Unlike oil wells or mines which can deplete, get nationalized, or face volatile markets and sanctions, transmission assets like grids have regulated cash flows, state involvement, strategic importance, and long lifespans. Owning key transmission infrastructure allows oligarchs to maintain stable influence since others depend on their ‘bridge’ to access electricity.
What role do public-private partnerships play in the expansion of supergrids?
Public-private partnerships allow private capital to invest in grid upgrades and new lines when public budgets are tight. These arrangements often include contracts guaranteeing returns through mechanisms like first refusal rights, capacity payments, or maintenance monopolies. Such contracts ensure private actors gain privileged positioning without necessarily owning majority stakes, embedding oligarchic influence legally and quietly.
How do supergrids change geopolitical dynamics compared to traditional national energy systems?
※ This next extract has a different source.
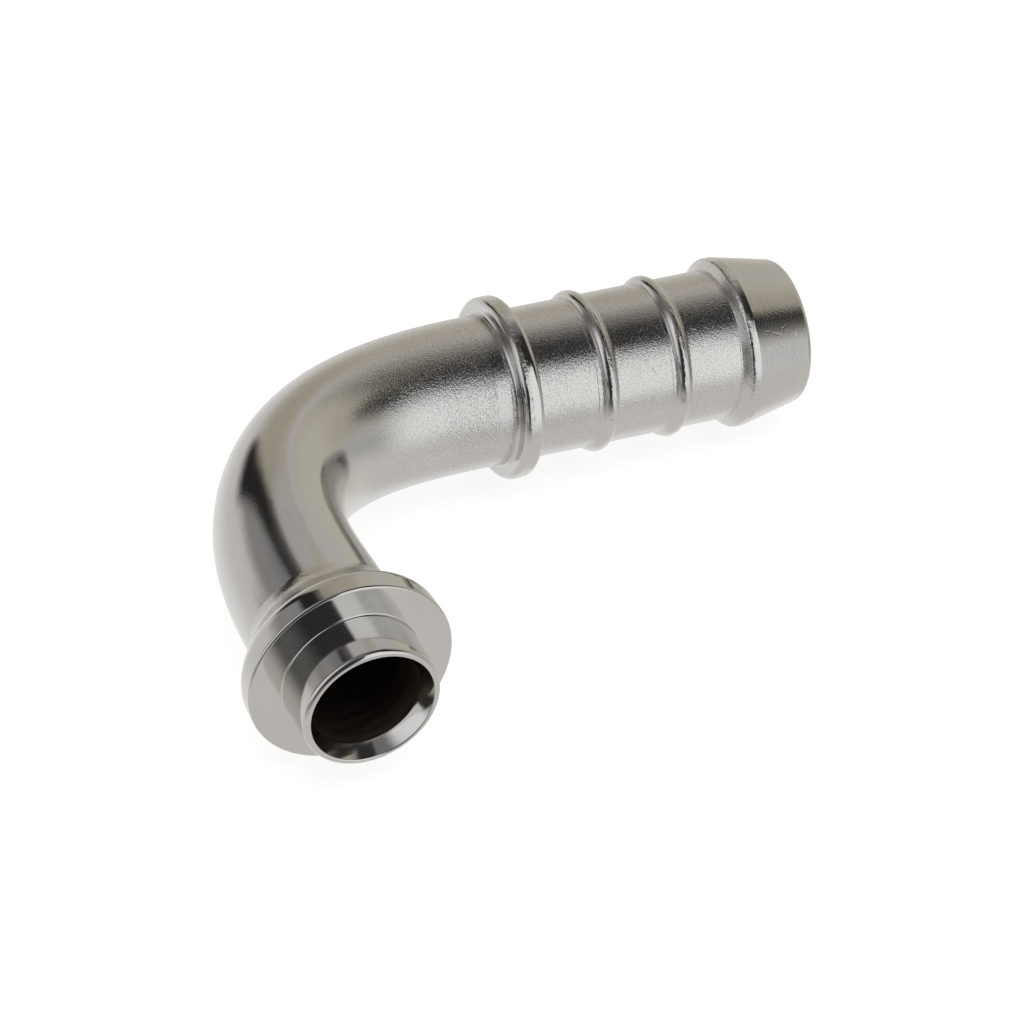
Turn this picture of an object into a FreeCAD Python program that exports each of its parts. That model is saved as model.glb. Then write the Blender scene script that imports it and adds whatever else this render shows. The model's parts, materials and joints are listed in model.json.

Supergrids create an empire of interdependence by linking countries’ energy systems deeply. This can make one country structurally dependent on another’s balancing power or on interconnectors that can be controlled or throttled. While interdependence can reduce conflict and improve efficiency, it also becomes a lever for political influence—something oligarchs exploit at the intersection of state power and private wealth.
Why does framing supergrid projects as ‘green’ infrastructure affect scrutiny and accountability?
Labeling supergrid projects as essential for decarbonization and energy security creates moral urgency that often suppresses debate and accelerates approvals. Opponents risk being branded anti-progress while journalists focus on ambition rather than ownership structures. This green wrapping provides cover for rushed decisions where public risk may be high but accountability remains vague.